■ SOURCE DATA ■
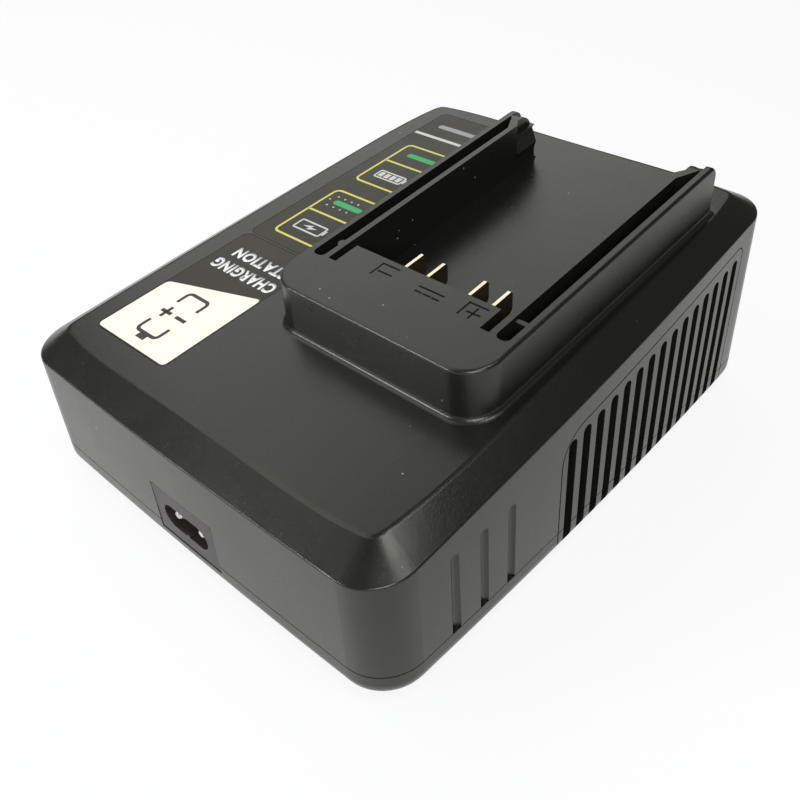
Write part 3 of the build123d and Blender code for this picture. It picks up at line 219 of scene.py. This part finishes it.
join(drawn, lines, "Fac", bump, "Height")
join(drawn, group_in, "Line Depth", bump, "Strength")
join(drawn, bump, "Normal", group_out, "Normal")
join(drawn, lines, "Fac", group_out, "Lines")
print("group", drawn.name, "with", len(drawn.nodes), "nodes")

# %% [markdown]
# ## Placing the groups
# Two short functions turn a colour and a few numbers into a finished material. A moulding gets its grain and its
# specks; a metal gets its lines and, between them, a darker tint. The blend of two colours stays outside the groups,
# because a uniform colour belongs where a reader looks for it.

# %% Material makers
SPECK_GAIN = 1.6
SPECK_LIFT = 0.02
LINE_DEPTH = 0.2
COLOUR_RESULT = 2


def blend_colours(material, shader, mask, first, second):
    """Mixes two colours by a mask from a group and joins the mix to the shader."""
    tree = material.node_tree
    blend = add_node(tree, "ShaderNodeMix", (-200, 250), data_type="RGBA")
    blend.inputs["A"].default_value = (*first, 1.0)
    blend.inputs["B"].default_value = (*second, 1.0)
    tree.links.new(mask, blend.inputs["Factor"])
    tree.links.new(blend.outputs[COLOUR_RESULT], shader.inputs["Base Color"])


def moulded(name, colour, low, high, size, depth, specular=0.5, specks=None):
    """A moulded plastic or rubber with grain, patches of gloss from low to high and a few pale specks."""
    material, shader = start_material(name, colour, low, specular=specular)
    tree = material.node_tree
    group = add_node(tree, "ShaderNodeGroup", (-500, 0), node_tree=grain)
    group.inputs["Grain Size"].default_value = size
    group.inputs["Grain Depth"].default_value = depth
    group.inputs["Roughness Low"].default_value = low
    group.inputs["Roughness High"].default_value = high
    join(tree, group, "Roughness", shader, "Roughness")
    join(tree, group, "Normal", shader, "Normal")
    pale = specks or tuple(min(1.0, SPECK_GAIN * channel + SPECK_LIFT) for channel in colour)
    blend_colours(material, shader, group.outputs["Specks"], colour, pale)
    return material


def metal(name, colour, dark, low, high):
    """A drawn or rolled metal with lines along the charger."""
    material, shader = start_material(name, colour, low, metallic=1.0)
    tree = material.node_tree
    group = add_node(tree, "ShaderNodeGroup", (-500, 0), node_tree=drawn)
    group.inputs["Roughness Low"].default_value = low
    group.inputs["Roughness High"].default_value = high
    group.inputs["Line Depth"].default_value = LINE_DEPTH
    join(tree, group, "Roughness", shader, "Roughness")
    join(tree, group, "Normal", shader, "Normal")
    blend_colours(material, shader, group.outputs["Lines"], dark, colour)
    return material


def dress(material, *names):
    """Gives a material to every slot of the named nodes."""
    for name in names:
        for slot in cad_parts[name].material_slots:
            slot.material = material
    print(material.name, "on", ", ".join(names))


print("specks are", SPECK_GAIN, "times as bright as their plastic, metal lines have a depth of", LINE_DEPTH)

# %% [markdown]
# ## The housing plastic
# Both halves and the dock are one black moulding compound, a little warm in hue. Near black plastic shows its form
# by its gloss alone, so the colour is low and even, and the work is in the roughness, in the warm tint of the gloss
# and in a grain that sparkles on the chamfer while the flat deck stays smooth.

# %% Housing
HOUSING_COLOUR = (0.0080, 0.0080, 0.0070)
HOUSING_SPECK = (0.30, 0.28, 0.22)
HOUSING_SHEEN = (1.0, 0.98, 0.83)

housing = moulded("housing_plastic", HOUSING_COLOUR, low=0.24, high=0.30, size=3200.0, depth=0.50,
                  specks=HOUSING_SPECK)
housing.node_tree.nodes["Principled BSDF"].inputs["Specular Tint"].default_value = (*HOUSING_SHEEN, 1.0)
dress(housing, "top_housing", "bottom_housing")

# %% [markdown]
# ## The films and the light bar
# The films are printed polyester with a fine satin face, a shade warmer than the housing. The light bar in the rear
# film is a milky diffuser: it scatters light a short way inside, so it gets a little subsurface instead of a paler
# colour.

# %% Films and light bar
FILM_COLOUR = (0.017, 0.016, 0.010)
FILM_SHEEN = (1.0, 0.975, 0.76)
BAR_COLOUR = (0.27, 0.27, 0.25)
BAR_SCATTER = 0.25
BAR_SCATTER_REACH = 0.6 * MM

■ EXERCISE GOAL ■
Your task is to repeat the data exactly; please include every line.

■ RESULT OF THIS TASK ■
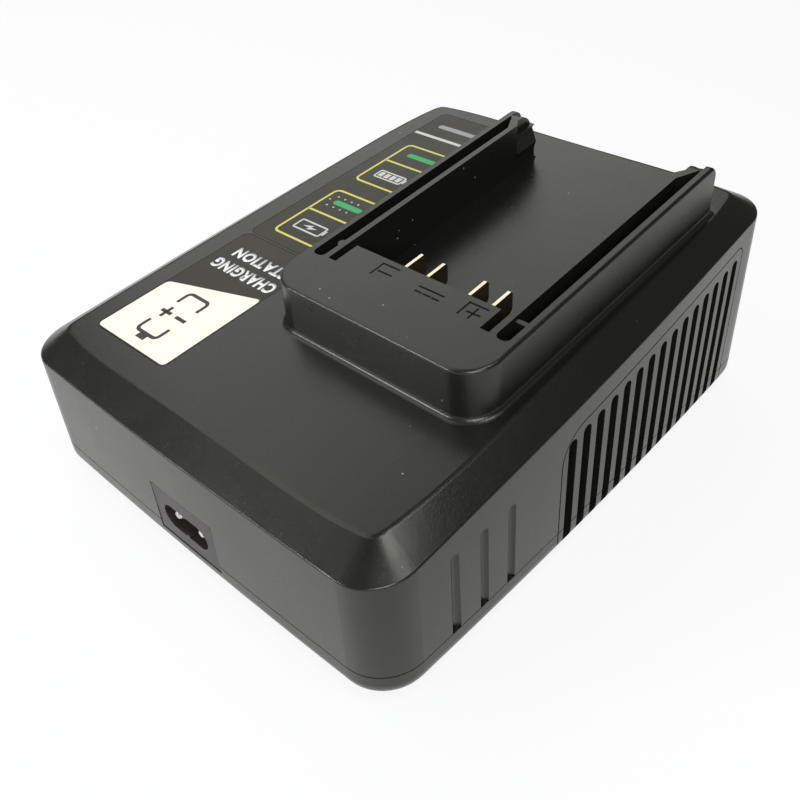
Write part 3 of the build123d and Blender code for this picture. It picks up at line 219 of scene.py. This part finishes it.
join(drawn, lines, "Fac", bump, "Height")
join(drawn, group_in, "Line Depth", bump, "Strength")
join(drawn, bump, "Normal", group_out, "Normal")
join(drawn, lines, "Fac", group_out, "Lines")
print("group", drawn.name, "with", len(drawn.nodes), "nodes")

# %% [markdown]
# ## Placing the groups
# Two short functions turn a colour and a few numbers into a finished material. A moulding gets its grain and its
# specks; a metal gets its lines and, between them, a darker tint. The blend of two colours stays outside the groups,
# because a uniform colour belongs where a reader looks for it.

# %% Material makers
SPECK_GAIN = 1.6
SPECK_LIFT = 0.02
LINE_DEPTH = 0.2
COLOUR_RESULT = 2


def blend_colours(material, shader, mask, first, second):
    """Mixes two colours by a mask from a group and joins the mix to the shader."""
    tree = material.node_tree
    blend = add_node(tree, "ShaderNodeMix", (-200, 250), data_type="RGBA")
    blend.inputs["A"].default_value = (*first, 1.0)
    blend.inputs["B"].default_value = (*second, 1.0)
    tree.links.new(mask, blend.inputs["Factor"])
    tree.links.new(blend.outputs[COLOUR_RESULT], shader.inputs["Base Color"])


def moulded(name, colour, low, high, size, depth, specular=0.5, specks=None):
    """A moulded plastic or rubber with grain, patches of gloss from low to high and a few pale specks."""
    material, shader = start_material(name, colour, low, specular=specular)
    tree = material.node_tree
    group = add_node(tree, "ShaderNodeGroup", (-500, 0), node_tree=grain)
    group.inputs["Grain Size"].default_value = size
    group.inputs["Grain Depth"].default_value = depth
    group.inputs["Roughness Low"].default_value = low
    group.inputs["Roughness High"].default_value = high
    join(tree, group, "Roughness", shader, "Roughness")
    join(tree, group, "Normal", shader, "Normal")
    pale = specks or tuple(min(1.0, SPECK_GAIN * channel + SPECK_LIFT) for channel in colour)
    blend_colours(material, shader, group.outputs["Specks"], colour, pale)
    return material


def metal(name, colour, dark, low, high):
    """A drawn or rolled metal with lines along the charger."""
    material, shader = start_material(name, colour, low, metallic=1.0)
    tree = material.node_tree
    group = add_node(tree, "ShaderNodeGroup", (-500, 0), node_tree=drawn)
    group.inputs["Roughness Low"].default_value = low
    group.inputs["Roughness High"].default_value = high
    group.inputs["Line Depth"].default_value = LINE_DEPTH
    join(tree, group, "Roughness", shader, "Roughness")
    join(tree, group, "Normal", shader, "Normal")
    blend_colours(material, shader, group.outputs["Lines"], dark, colour)
    return material


def dress(material, *names):
    """Gives a material to every slot of the named nodes."""
    for name in names:
        for slot in cad_parts[name].material_slots:
            slot.material = material
    print(material.name, "on", ", ".join(names))


print("specks are", SPECK_GAIN, "times as bright as their plastic, metal lines have a depth of", LINE_DEPTH)

# %% [markdown]
# ## The housing plastic
# Both halves and the dock are one black moulding compound, a little warm in hue. Near black plastic shows its form
# by its gloss alone, so the colour is low and even, and the work is in the roughness, in the warm tint of the gloss
# and in a grain that sparkles on the chamfer while the flat deck stays smooth.

# %% Housing
HOUSING_COLOUR = (0.0080, 0.0080, 0.0070)
HOUSING_SPECK = (0.30, 0.28, 0.22)
HOUSING_SHEEN = (1.0, 0.98, 0.83)

housing = moulded("housing_plastic", HOUSING_COLOUR, low=0.24, high=0.30, size=3200.0, depth=0.50,
                  specks=HOUSING_SPECK)
housing.node_tree.nodes["Principled BSDF"].inputs["Specular Tint"].default_value = (*HOUSING_SHEEN, 1.0)
dress(housing, "top_housing", "bottom_housing")

# %% [markdown]
# ## The films and the light bar
# The films are printed polyester with a fine satin face, a shade warmer than the housing. The light bar in the rear
# film is a milky diffuser: it scatters light a short way inside, so it gets a little subsurface instead of a paler
# colour.

# %% Films and light bar
FILM_COLOUR = (0.017, 0.016, 0.010)
FILM_SHEEN = (1.0, 0.975, 0.76)
BAR_COLOUR = (0.27, 0.27, 0.25)
BAR_SCATTER = 0.25
BAR_SCATTER_REACH = 0.6 * MM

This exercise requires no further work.